Cyclone Chido : « Sur 7 jours, on a opéré 150 patients »
Écrit parEva GARNIERle 21 janvier 2025
Retour sur la mission des deux sapeurs-pompiers aubois envoyés en renfort à Mayotte.
Dans un élan de solidarité nationale, deux sapeurs-pompiers du Service départemental d’incendie et de secours (SDIS) de l’Aube, Paul Thiefaine et Ludovic Cadet, ont été déployés à Mayotte suite au passage dévastateur du cyclone Chido. Une expérience marquante, tant par son intensité que par la solidarité qu’elle a suscitée.

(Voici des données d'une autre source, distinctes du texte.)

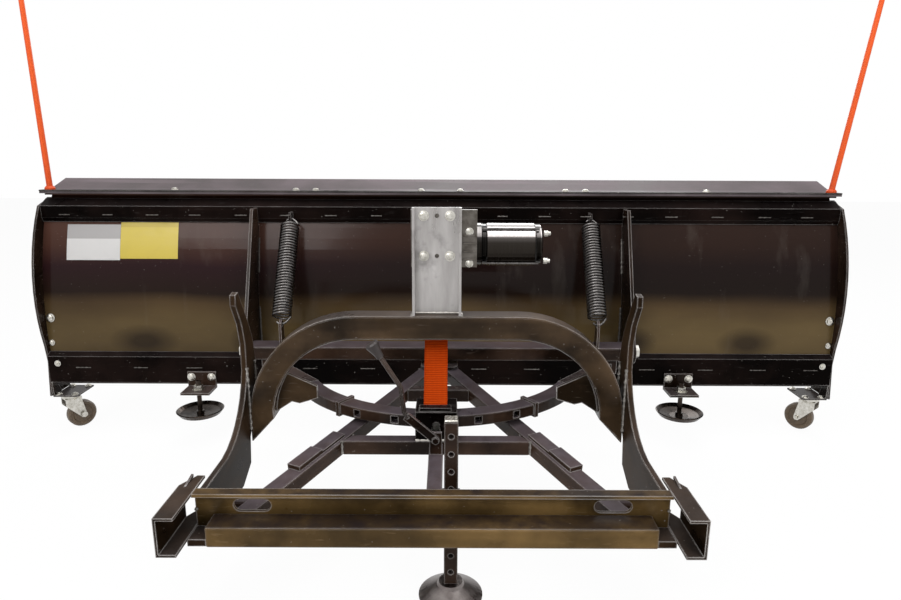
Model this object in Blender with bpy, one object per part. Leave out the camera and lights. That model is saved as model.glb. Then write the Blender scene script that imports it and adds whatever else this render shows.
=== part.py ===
"""Snow plow with an 84 inch trip blade, a manually angled push frame and a winch lift frame.

Metres, +Z up, the floor at Z = 0. +Y points to the blade's front and +X to the plow's right as
seen from the vehicle. The shapes below are written with the swing axis (king pin) at X = Y = 0;
the root empty then moves everything so that the origin is the middle of the bounding box's base.
"""

import math

import bmesh
import bpy
from mathutils import Matrix, Vector

# Clearances
GAP = 0.0003  # between pieces that rest on, or are welded to, each other
RUN = 0.0005  # between a pin and its hole

# Blade: its moldboard is an arc that is hollow towards +Y
BLADE_WIDTH = 2.1336
MOLD_RADIUS = 0.850
MOLD_REAR_Y = 0.110  # rearmost point of the moldboard's rear surface
MOLD_REAR_Z = 0.290
MOLD_SHEET = 0.0035
MOLD_BOTTOM_Z = 0.145
LIP_Z = 0.650  # underside of the lip that carries the deflector
LIP_REACH = 0.032  # how far the lip stands back from the moldboard's top
LIP_INSET = 0.013  # how much shorter the lip is than the moldboard, each end
END_SHEET = 0.006
EDGE_BOTTOM_Z = 0.133
EDGE_HEIGHT = 0.076
EDGE_THICK = 0.010
STIFF_SHEET = 0.004
FLANGE_REACH = 0.040
FLANGE_REAR_Z = LIP_Z - 0.028
FLANGE_HEIGHT = 0.043
LOWER_REAR_Y = 0.093
LOWER_TOP_Z = 0.223
LOWER_BOTTOM_Z = 0.149
RIB_X = 0.488
RIB_SHEET = 0.008
RIB_TOP_GAP = 0.005  # below the flange
RIB_TOP_DEPTH = 0.040  # behind the flange
RIB_BOTTOM_Z = 0.236
EAR_RADIUS = 0.031

# Snow deflector, its clamp strip and the markers
RUBBER_INSET = 0.0058  # from the blade's ends
RUBBER_THICK = 0.005
RUBBER_DEPTH = 0.130
RUBBER_RISE = 0.030
STRIP_WIDTH = 0.030
STRIP_THICK = 0.004
MARKER_INSET = 0.0268
MARKER_LENGTH = 0.610
MARKER_RADIUS = 0.0075
MARKER_LEANS = {"left": 1.2, "right": 7.5}  # degrees outwards, as the flexible rods stand
MARKER_BASE_RADIUS = 0.013

# Skid shoes
SKID_X = 0.645
SKID_ARM = 0.062
SKID_PLATE_Z = 0.137
SKID_PLATE = 0.006
SKID_WIDTH = 0.076
SKID_STUD_Y = 0.060
SKID_STUD_RADIUS = 0.006
SKID_STUD_TOP = 0.168
SKID_DISC_RADIUS = 0.0615
SKID_DISC_Z = 0.070
SKID_BOLT_PITCH = 0.054
SKID_BOLT_Z = 0.169

# Casters
CASTER_PLATE_Z = 0.105
CASTER_PLATE = 0.004
CASTER_PLATE_LENGTH = 0.0655
CASTER_REAR_Y = 0.097
CASTER_FRONT_Y = 0.182
CASTER_INSET = 0.0308
CASTER_Y = 0.135
CASTER_TRAIL = 0.022
CASTER_TURN = 40.0  # degrees that the wheels stand turned in, from straight ahead
WHEEL_RADIUS = 0.0375
WHEEL_WIDTH = 0.024
AXLE_RADIUS = 0.004
FORK_SHEET = 0.0025

# Trip frame: a cross tube on the trip axis and the curved angle sector
TRIP_Z = 0.273
TRIP_TUBE_DEPTH = 0.060
TRIP_TUBE_HEIGHT = 0.034
TRIP_TUBE_HALF = 0.4795
TRIP_BOLT_RADIUS = 0.010
SECTOR_RADIUS = 0.355
SECTOR_DEPTH = 0.040
SECTOR_BOTTOM_Z = 0.2213
SECTOR_HEIGHT = 0.025
SECTOR_END = 62.0
STOP_ANGLE = 36.0
NOTCH_STEP = 14.0
NOTCH_WIDTH = 0.015
NOTCH_DEPTH = 0.018
ARM_WIDTH = 0.036
SPRING_X = 0.395
SPRING_RADIUS = 0.0245
SPRING_WIRE = 0.0052
SPRING_COILS = 34
SPRING_STEPS = 10  # straight pieces in one coil
SPRING_HOOK = 0.0178  # how far the hook's crossbar stands out from the last coil
SPRING_DROP = 0.020  # from the flange's corner to the ear of the spring
SPRING_FOOT = (-0.014, 0.344)

# Push frame: it rises towards the king pin
PUSH_TOP_Z = 0.2427  # top of its tubes, at the king pin
PUSH_SLOPE = 0.1167
PUSH_SPREAD = 0.5267
PUSH_OUTER_X = 0.0304  # outer edge of a diagonal, at the king pin
PUSH_TUBE_WIDTH = 0.035
PUSH_TUBE_HEIGHT = 0.030
PUSH_FRONT_Y = -0.030
PUSH_REAR_Y = -0.590
PUSH_PADS = ((-0.385, 0.075, 0.005), (-0.440, 0.060, 0.009))  # middle, length, height above the tube
APEX_Z = 0.2396
APEX_PLATE = 0.007
APEX_HALF = 0.046
KING_RADIUS = 0.010
FRONT_BAR_Y = -0.140
MID_TUBE_Y = -0.360
CROSS_DEPTH = 0.030
CENTRE_HALF = 0.014
CENTRE_REAR_Y = -0.5885

# Angle lock
HOUSING_HALF = 0.042
HOUSING_SHEET = 0.006
HOUSING_TOP_Z = 0.262
HOUSING_REAR_Y = -0.297
HOUSING_FRONT_Y = -0.372
PIN_RADIUS = 0.006
PIN_TIP_Y = -0.3575  # withdrawn, just clear of the sector
PIN_TAIL_Y = -0.3945
LUG_Y = -0.418
LUG_SHEET = 0.006
LEVER_PIVOT_Z = 0.226
LEVER_SHEET = 0.006
LEVER_PIN_RADIUS = 0.004
ROD_RADIUS = 0.0048
LEVER_ROUTE = ((-0.052, 0.271), (-0.060, 0.283), (-0.066, 0.333), (-0.103, 0.392))
KNOB_LENGTH = 0.032

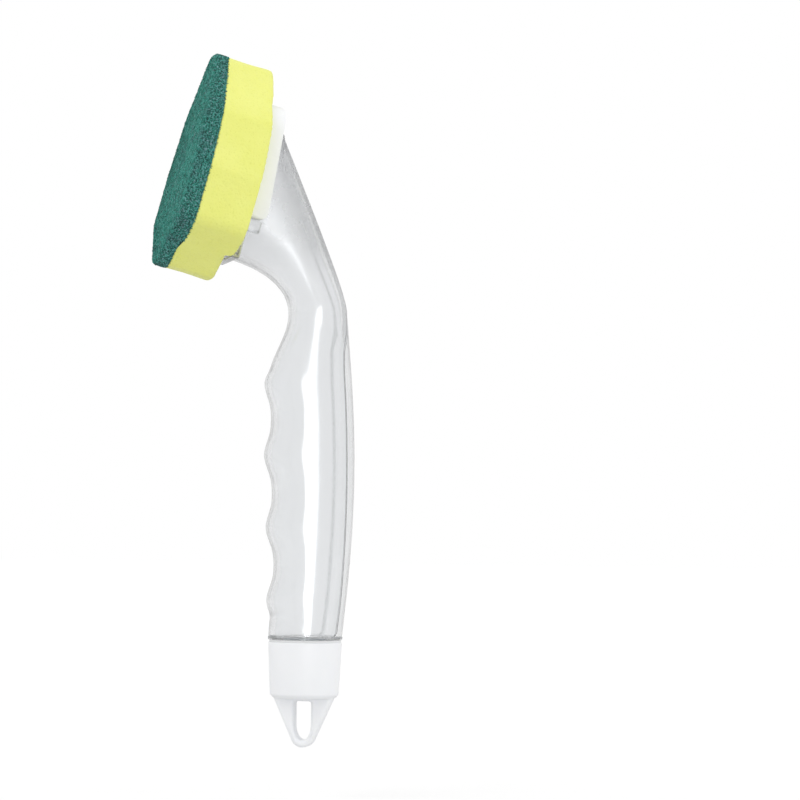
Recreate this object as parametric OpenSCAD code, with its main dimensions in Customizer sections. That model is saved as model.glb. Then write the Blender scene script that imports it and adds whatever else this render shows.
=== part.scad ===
// Soap-dispensing dish wand: clear hollow handle, screw cap with a hang loop, and a slide-on sponge head.
// The origin is the centre of the hang loop's slot, on the axis of the cap. +Z runs up the handle.
// The scrub face looks towards -Y, tilted up. Handle and sponge are the same on both sides of the X = 0 plane.

/* [Hang loop] */
// Width of the slot
slot_w = 6.4; // [3:0.2:7]
// Height of the slot
slot_h = 14; // [11:0.5:18]
// Material below the slot
loop_web = 2.6; // [2:0.1:4]
// Material between the slot and the cap's barrel
slot_roof = 1.1; // [0.6:0.1:2.5]
// Thickness of the loop, side to side
loop_t = 8; // [5:0.5:12]
// Width of the loop where it leaves the barrel
loop_root_w = 22.4; // [16:0.2:23]
// Turn of the loop out of the wand's middle plane when the cap is tight
loop_turn = 22; // [0:1:45]

/* [End cap] */
// Diameter of the cap at its open rim
cap_d = 26.6; // [26:0.1:30]
// Diameter of the cap at its closed end
cap_low_d = 24.8; // [24:0.1:28]
// Height of the cap's barrel
cap_h = 20.2; // [18:0.2:26]
// Thickness of the cap's closed end
cap_floor = 2.4; // [1.5:0.1:4]
// Chamfer round the cap's closed end
cap_chamfer = 1.2; // [0.4:0.1:2]
// Thickness of the sealing washer
washer_t = 0.8; // [0.6:0.1:2]
// How far the washer stays inside the cap's rim
washer_inset = 0.35; // [0.2:0.05:1]

/* [Filler spout] */
// Outside diameter of the spout, without its thread
spout_d = 19.2; // [18:0.2:20]
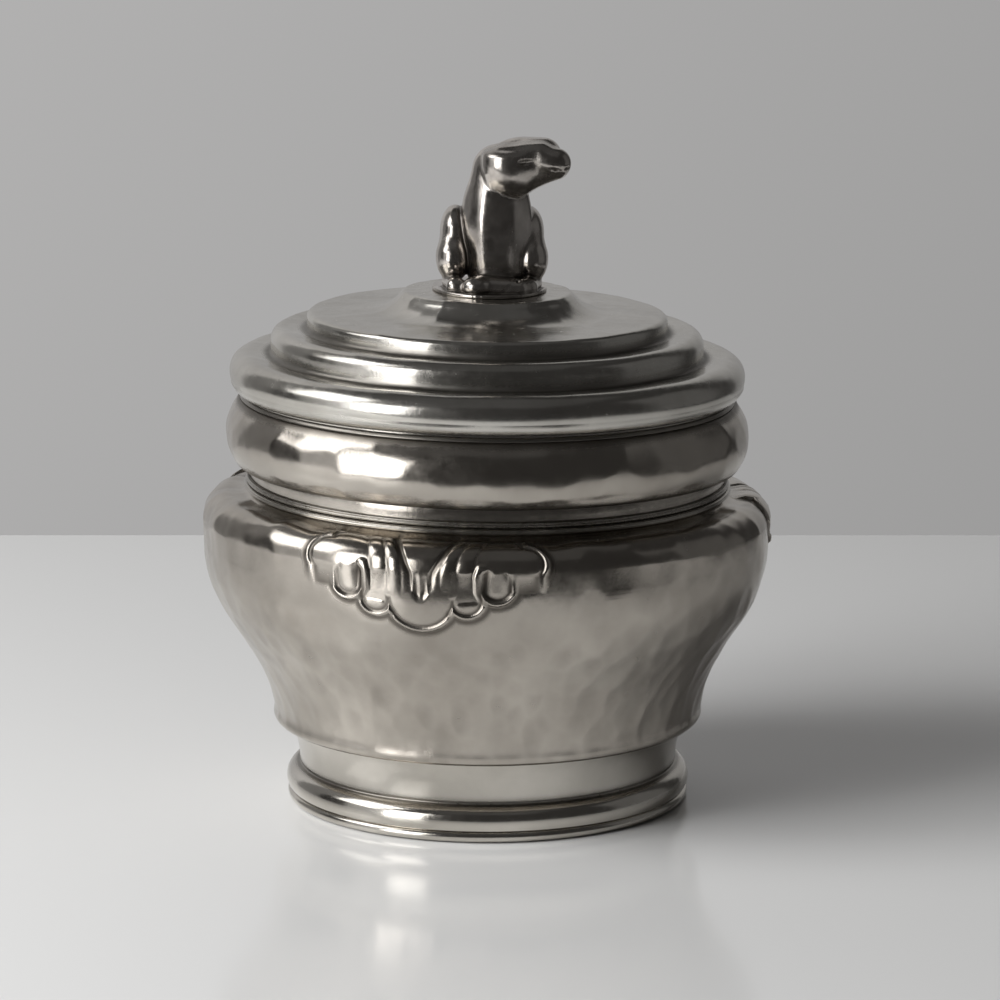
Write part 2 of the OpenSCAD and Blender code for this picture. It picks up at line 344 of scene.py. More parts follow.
def hammer_marks(across, along, girth, width, height, dish, tilt, seed):
    """Relief and tone of a planished skin: every blow leaves a shallow face, and faces meet in soft
    ridges. across runs round the girth and along runs up the skin; width and height are a mark's
    size, dish is how hollow it is and tilt how far it can lean."""
    columns = int(round(girth / width))
    width = girth / columns
    first_row = int(math.floor(along.min() / height)) - 2
    rows = int(math.ceil(along.max() / height)) + 3 - first_row
    draw = np.random.default_rng(seed)
    spot = draw.uniform(-0.42, 0.42, (rows, columns, 2))
    lean = draw.uniform(-tilt, tilt, (rows, columns, 2))
    hollow = dish * width**2
    deep = draw.uniform(0, 0.5, (rows, columns)) * hollow
    shade = draw.uniform(0, 1, (rows, columns))
    blend, tone_blend = 0.16 * hollow, 0.10 * hollow
    cell_x = np.floor(across / width).astype(int)
    cell_y = np.floor(along / height).astype(int)
    total = 0.0
    tone = 0.0
    weight = 1e-12
    for dy in (-1, 0, 1):
        for dx in (-1, 0, 1):
            i = cell_x + dx
            j = cell_y + dy - first_row + 0 * cell_x
            k = np.mod(i, columns) + 0 * j
            off_x = across - (i + 0.5 + spot[j, k, 0]) * width
            off_y = along - (cell_y + dy + 0.5 + spot[j, k, 1]) * height
            face = dish * (off_x**2 + (off_y * width / height) ** 2)
            face = face + lean[j, k, 0] * off_x + lean[j, k, 1] * off_y - deep[j, k]
            total = total + np.exp(-face / blend)
            share = np.exp(-face / tone_blend)
            middle = np.clip(1.3 - 1.5 * np.hypot(off_x / width, off_y / height), 0, 1)
            tone = tone + shade[j, k] * share * middle
            weight = weight + share
    return -blend * np.log(total), tone / weight


def hand_wave(azimuth, along, size, seed):
    """Slow unevenness of work raised by hand, about size high, that closes round the bowl."""
    draw = np.random.default_rng(seed)
    total = 0.0
    for turns in (2, 3, 5, 8, 11, 15):
        for _ in range(2):
            rise = draw.uniform(0.04, 0.22)
            total = total + draw.normal() / turns**0.5 * np.sin(
                turns * azimuth + rise * turns * 0.3 * along + draw.uniform(0, 6.28))
    return 0.3 * size * total


def bump(distance, width):
    return np.exp(-((distance / width) ** 2))


def to_path(u, s, path):
    """Distance from points to a line through the path's points, and how far along it the nearest place is."""
    path = np.array(path, float)
    lengths = np.linalg.norm(np.diff(path, axis=0), axis=1)
    starts = np.concatenate([[0], np.cumsum(lengths)])
    best = np.full(np.broadcast(u, s).shape, 1e9)
    where = np.zeros_like(best)
    for a, b, start, length in zip(path[:-1], path[1:], starts, lengths):
        dx, dy = (b - a) / length
        t = np.clip((u - a[0]) * dx + (s - a[1]) * dy, 0, length)
        d = np.hypot(u - a[0] - t * dx, s - a[1] - t * dy)
        nearer = d < best
        best = np.where(nearer, d, best)
        where = np.where(nearer, (start + t) / starts[-1], where)
    return best, where


def sunk_lines(u, s, paths, width):
    """Lines sunk along paths, deepest where each one starts."""
    deepest = 0.0
    for path in paths:
        d, t = to_path(u, s, path)
        deepest = np.maximum(deepest, bump(d, width) * (1 - t))
    return deepest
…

Arrivés à Mayotte fin décembre 2024, les deux hommes se sont rapidement immergés dans une situation d’urgence absolue. Paul Thiefaine, infirmier anesthésiste de formation et infirmier en chef à la sous-direction santé du SDIS, a intégré l’Élément de sécurité civile rapide d’intervention médicale* (ESCRIM). Quant au lieutenant Ludovic Cadet, il a été déployé en mission opérationnelle. Basé dans un poste de commandement avancé, il avait, entre autres, la responsabilité d’ouvrir des itinéraires, de sécuriser les bâtiments et d’intervenir directement auprès des habitants des bidonvilles.
Des renforts pour un archipel dévasté
« J’ai déjà effectué trois missions à Mayotte. Je connaissais cet archipel, beau et accueillant, mais cette fois, nous l’avons vu ravagé », confie Paul Thiefaine. Le 24 décembre, dès 7 heures du matin, l’équipe a ouvert l’ESCRIM et accueilli 160 patients en une journée, alors que l’installation est conçue pour 100 passages quotidiens. « Sur les derniers jours, nous avons atteint 270 consultations par jour », relate Paul Thiefaine. En une semaine, l’équipe a réalisé 150 opérations chirurgicales, avec un seul chirurgien à bord. « Les journées étaient longues et extrêmement chaudes. On buvait jusqu’à six litres d’eau par jour pour tenir », se souvient-il. L’un des aspects les plus marquants de cette mission a été l’accueil inconditionnel des patients. « Aucun contrôle d’identité, aucun document demandé. Nous soignions tous ceux qui en avaient besoin », souligne l’infirmier.
De son côté, le lieutenant Ludovic Cadet a occupé un rôle clé dans la coordination des opérations. Basé dans un poste de commandement avancé, il supervisait 170 personnes déployées dans le secteur central de l’archipel. Le lieutenant était responsable de trois détachements : deux unités de la sécurité civile basées à Combani et Ouangani, principalement dédiées au traitement de l’eau potable et aux interventions d’urgence liées au cyclone, ainsi qu’un poste médical avancé, installé à Kahani. La mission « aller vers » représentait un volet crucial de l’opération : se rendre directement auprès des habitants des bidonvilles, souvent méfiants envers les autorités. « Aller à leur rencontre a permis de rassurer ces populations vulnérables, parfois en situation irrégulière, et de leur offrir les soins dont elles avaient besoin », souligne Ludovic Cadet.
« Nous avons pu accomplir des choses exceptionnelles parce que les personnes sur place l’étaient également »
Paul Thiefaine
« Ce qui m’a frappé, c’est leur patience et leur capacité à faire face, même dans les situations les plus critiques. Nous avons pratiqué plusieurs amputations, et la décision était prise en à peine 15 minutes, avec une confiance totale envers les soignants », raconte Paul Thiefaine.
L’équipe a travaillé dans une atmosphère de solidarité unique. « Les fêtes de fin d’année ont été un moment fort. On a improvisé un rougail saucisses pour 120 personnes. Malgré le contexte tragique, on a su créer une ambiance familiale » souligne Ludovic Cadet. Paul Thiefaine, pour sa part, gardera un souvenir mémorable de son anniversaire. « L’équipe m’a préparé un gâteau avec des rations de combat. C’était touchant ». Tous deux n’hésiteraient pas à repartir si l’appel venait : « On repartirait sans hésiter », assurent-ils.
*L’Élément de sécurité civile rapide d’intervention médicale (ESCRIM) est l’hôpital de campagne de la sécurité civile française. À Mayotte, cet hôpital de 1 000 m² a été installé sur le stade de Cavani, à proximité des bidonvilles.